>>>

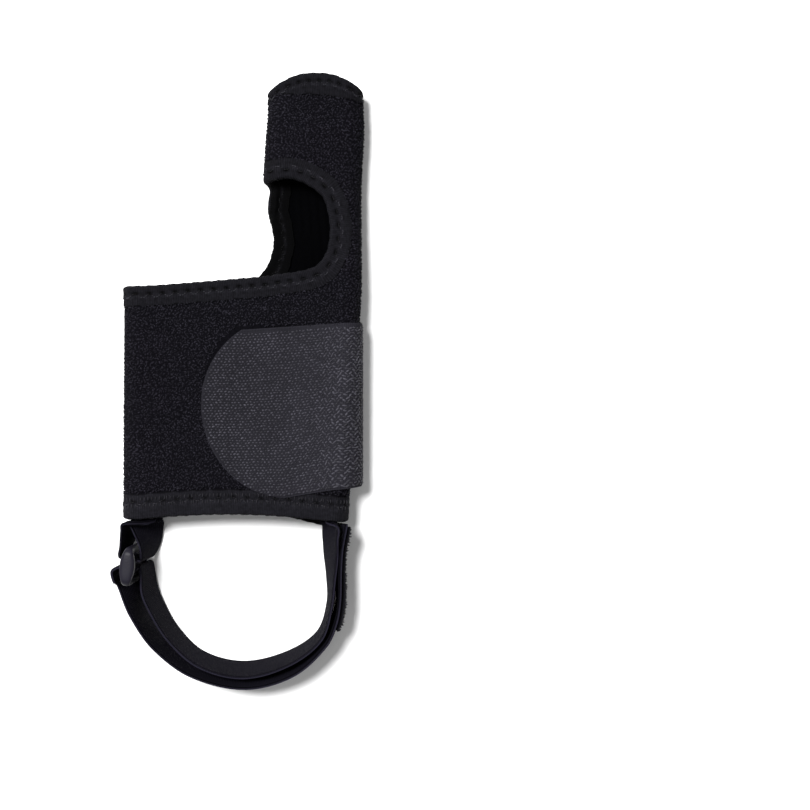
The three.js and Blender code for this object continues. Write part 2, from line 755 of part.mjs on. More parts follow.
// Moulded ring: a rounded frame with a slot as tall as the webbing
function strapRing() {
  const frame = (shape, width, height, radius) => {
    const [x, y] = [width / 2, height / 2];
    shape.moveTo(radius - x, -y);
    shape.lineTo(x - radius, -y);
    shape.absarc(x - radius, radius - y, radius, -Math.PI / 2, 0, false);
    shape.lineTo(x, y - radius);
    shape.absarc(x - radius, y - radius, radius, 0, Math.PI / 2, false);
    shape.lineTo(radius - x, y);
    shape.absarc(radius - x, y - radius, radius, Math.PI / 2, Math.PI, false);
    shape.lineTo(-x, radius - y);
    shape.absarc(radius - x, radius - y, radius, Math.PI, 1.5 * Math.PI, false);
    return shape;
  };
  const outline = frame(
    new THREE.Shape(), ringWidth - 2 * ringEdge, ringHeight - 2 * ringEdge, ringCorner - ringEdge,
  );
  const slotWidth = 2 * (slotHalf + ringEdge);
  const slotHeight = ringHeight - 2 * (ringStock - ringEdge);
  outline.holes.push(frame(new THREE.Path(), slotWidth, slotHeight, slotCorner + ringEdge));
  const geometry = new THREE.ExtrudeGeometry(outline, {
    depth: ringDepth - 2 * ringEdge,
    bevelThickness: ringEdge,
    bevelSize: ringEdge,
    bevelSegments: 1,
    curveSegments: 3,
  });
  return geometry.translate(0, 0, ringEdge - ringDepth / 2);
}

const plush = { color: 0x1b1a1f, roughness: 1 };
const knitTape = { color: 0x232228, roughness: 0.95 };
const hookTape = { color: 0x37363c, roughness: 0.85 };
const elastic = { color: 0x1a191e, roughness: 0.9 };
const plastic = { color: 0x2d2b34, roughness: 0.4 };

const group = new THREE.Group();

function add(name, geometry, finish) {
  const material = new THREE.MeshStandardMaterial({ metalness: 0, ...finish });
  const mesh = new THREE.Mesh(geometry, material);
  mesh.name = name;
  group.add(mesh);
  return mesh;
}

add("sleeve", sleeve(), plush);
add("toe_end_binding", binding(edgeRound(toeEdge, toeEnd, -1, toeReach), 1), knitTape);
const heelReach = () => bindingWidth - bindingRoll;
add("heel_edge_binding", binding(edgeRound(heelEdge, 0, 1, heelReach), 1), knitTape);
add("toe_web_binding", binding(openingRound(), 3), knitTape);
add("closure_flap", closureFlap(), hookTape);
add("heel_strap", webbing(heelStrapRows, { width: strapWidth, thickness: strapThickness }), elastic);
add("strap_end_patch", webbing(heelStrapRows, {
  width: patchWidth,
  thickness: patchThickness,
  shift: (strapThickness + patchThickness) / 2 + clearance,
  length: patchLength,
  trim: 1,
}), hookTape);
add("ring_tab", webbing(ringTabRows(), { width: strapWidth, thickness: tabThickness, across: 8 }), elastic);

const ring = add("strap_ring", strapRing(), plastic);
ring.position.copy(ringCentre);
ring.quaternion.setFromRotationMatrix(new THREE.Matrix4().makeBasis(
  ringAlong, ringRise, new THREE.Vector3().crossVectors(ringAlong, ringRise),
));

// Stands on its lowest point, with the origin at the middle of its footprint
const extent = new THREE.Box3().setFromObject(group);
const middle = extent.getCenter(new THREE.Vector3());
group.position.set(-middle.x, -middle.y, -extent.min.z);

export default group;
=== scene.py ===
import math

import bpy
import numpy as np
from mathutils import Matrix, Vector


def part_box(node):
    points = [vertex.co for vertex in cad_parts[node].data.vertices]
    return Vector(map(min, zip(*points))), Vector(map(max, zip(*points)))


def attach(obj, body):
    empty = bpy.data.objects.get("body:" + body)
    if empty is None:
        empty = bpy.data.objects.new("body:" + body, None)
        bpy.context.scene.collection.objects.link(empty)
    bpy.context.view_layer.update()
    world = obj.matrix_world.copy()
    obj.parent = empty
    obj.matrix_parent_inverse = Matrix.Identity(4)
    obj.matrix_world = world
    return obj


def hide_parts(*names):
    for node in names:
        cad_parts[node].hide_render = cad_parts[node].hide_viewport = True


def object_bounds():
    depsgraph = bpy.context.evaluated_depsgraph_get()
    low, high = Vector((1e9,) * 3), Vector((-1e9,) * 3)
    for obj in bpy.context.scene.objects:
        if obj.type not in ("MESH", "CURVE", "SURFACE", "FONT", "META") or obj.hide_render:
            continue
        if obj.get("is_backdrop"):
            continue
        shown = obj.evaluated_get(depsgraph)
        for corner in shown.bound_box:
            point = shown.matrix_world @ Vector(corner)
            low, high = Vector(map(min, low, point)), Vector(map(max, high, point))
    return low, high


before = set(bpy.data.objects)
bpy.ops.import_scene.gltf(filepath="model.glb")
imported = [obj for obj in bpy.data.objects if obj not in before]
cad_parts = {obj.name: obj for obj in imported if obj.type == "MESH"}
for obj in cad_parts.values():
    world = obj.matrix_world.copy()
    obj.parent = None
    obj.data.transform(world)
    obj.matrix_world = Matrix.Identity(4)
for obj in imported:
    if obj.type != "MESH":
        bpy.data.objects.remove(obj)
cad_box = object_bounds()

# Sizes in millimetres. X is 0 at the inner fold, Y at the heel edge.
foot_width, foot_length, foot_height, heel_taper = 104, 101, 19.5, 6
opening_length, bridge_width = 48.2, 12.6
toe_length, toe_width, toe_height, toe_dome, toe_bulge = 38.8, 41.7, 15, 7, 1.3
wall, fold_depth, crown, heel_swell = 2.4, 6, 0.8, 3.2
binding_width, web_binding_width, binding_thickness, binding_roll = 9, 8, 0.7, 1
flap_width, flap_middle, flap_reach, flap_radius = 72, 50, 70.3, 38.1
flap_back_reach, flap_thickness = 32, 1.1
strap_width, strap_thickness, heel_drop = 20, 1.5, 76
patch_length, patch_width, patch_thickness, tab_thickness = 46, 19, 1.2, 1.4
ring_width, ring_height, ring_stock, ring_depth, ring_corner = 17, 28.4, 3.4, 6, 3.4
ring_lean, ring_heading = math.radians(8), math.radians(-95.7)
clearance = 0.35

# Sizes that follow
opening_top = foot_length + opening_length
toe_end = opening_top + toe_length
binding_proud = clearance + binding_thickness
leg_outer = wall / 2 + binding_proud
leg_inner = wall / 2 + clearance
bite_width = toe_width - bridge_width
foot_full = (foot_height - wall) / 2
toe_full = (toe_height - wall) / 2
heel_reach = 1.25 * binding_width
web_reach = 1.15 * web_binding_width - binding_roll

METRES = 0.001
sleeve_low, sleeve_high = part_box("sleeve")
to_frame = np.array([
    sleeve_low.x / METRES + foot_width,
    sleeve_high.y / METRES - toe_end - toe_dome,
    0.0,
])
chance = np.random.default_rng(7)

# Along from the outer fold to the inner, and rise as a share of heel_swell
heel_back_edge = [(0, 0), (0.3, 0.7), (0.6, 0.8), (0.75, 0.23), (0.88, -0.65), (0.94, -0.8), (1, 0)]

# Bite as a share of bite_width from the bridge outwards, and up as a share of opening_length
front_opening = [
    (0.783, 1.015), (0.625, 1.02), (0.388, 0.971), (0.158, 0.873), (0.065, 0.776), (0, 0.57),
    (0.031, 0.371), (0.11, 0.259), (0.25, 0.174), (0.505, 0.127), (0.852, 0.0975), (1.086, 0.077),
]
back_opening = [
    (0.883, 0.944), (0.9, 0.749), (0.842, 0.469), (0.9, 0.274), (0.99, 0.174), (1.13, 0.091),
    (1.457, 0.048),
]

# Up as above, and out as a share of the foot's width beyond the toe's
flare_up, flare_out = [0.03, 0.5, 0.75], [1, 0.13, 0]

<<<

WHAT TO PRODUCE:
Your task is to quote exactly the lines beginning with the one that contains "points = [vertex.co" and ending with the one that contains "before = set(bpy.data.objects)", with nothing left out or added.

OUTPUT FOR THIS EXERCISE:
    points = [vertex.co for vertex in cad_parts[node].data.vertices]
    return Vector(map(min, zip(*points))), Vector(map(max, zip(*points)))


def attach(obj, body):
    empty = bpy.data.objects.get("body:" + body)
    if empty is None:
        empty = bpy.data.objects.new("body:" + body, None)
        bpy.context.scene.collection.objects.link(empty)
    bpy.context.view_layer.update()
    world = obj.matrix_world.copy()
    obj.parent = empty
    obj.matrix_parent_inverse = Matrix.Identity(4)
    obj.matrix_world = world
    return obj


def hide_parts(*names):
    for node in names:
        cad_parts[node].hide_render = cad_parts[node].hide_viewport = True


def object_bounds():
    depsgraph = bpy.context.evaluated_depsgraph_get()
    low, high = Vector((1e9,) * 3), Vector((-1e9,) * 3)
    for obj in bpy.context.scene.objects:
        if obj.type not in ("MESH", "CURVE", "SURFACE", "FONT", "META") or obj.hide_render:
            continue
        if obj.get("is_backdrop"):
            continue
        shown = obj.evaluated_get(depsgraph)
        for corner in shown.bound_box:
            point = shown.matrix_world @ Vector(corner)
            low, high = Vector(map(min, low, point)), Vector(map(max, high, point))
    return low, high


before = set(bpy.data.objects)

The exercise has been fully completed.